The only flower pots for sale in the UK and found in the top 20 Google pages were for mass produced pots in garden centres and general stores. So, I need to make some visits to craft markets once I’m back in the UK. Then I remembered that Angie used to go to pottery classes before we met, some 15 years ago. Are there pottery classes in Amesbury?
After a slice of Apple Pie and cinnamon ice cream, we went to the coast where Eunice wanted two show me some more Dudleya, D. stolonifera. It turned out to be a bit of a disaster. As we approached the coast, our average speed reduced to around 15 mph as others also wanted to see the sea and the sun.
The first spot was an old Reid Moran spot that is now a ‘wilderness site’ with so many negative signs: no dogs, no smoking, no trespassing off the track, no enjoying yourselves etc etc that I suggested moving on to an alternative site. The only sign that was missing was ‘no photography’. But I bet that if we had seen any of the plants, say, growing five feet away from the track, it would have been impossible to have taken the pictures we wanted without breaking the law. Reid Moran, you were very lucky to have seen them when you did!

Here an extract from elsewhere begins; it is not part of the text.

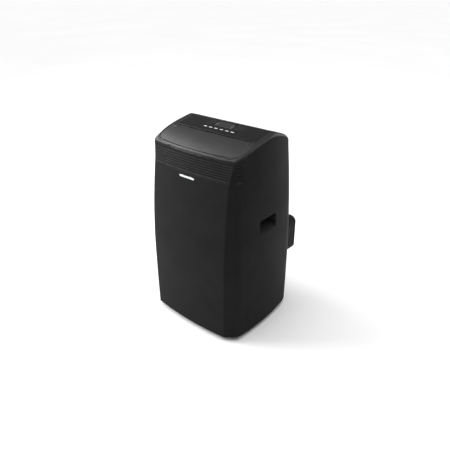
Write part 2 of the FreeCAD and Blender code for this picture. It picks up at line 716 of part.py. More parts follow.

Rather than persevere in this unwelcoming environment (no doubt necessary in this densely populated part of the world) we decided to get back to the car park (US$2 car park charge) and move on the spot #2. This was at a golf course and Eunice had last been here some seven years ago. A lot had changed. There were building works going on at the small car park where we should have parked, had it not been for the ‘no parking’ signs due to the building work in progress (although not during President’s Weekend). They were rebuilding the bridge we would have had to cross and the hillside where the plants were expected to grow was in deep shade, not the best for photography. As we got back on the coast road, the camanchaca was coming in – just like in Chile. Dudleya are definitely ‘fog zone’ plants.
On the way home we stopped off at a REI, a large leisure wear shop with everything from hiking to cycling to mountaineering to water sports gear. I’m looking for a suitable bag to bring the pots and books home – not really a sport, and although some bags would have done the job, at the prices on the ticket, I prefer to take a look at Costco’s another day.
We had a Chinese at Ming in Bellflower before I was fighting my eye lids around 9.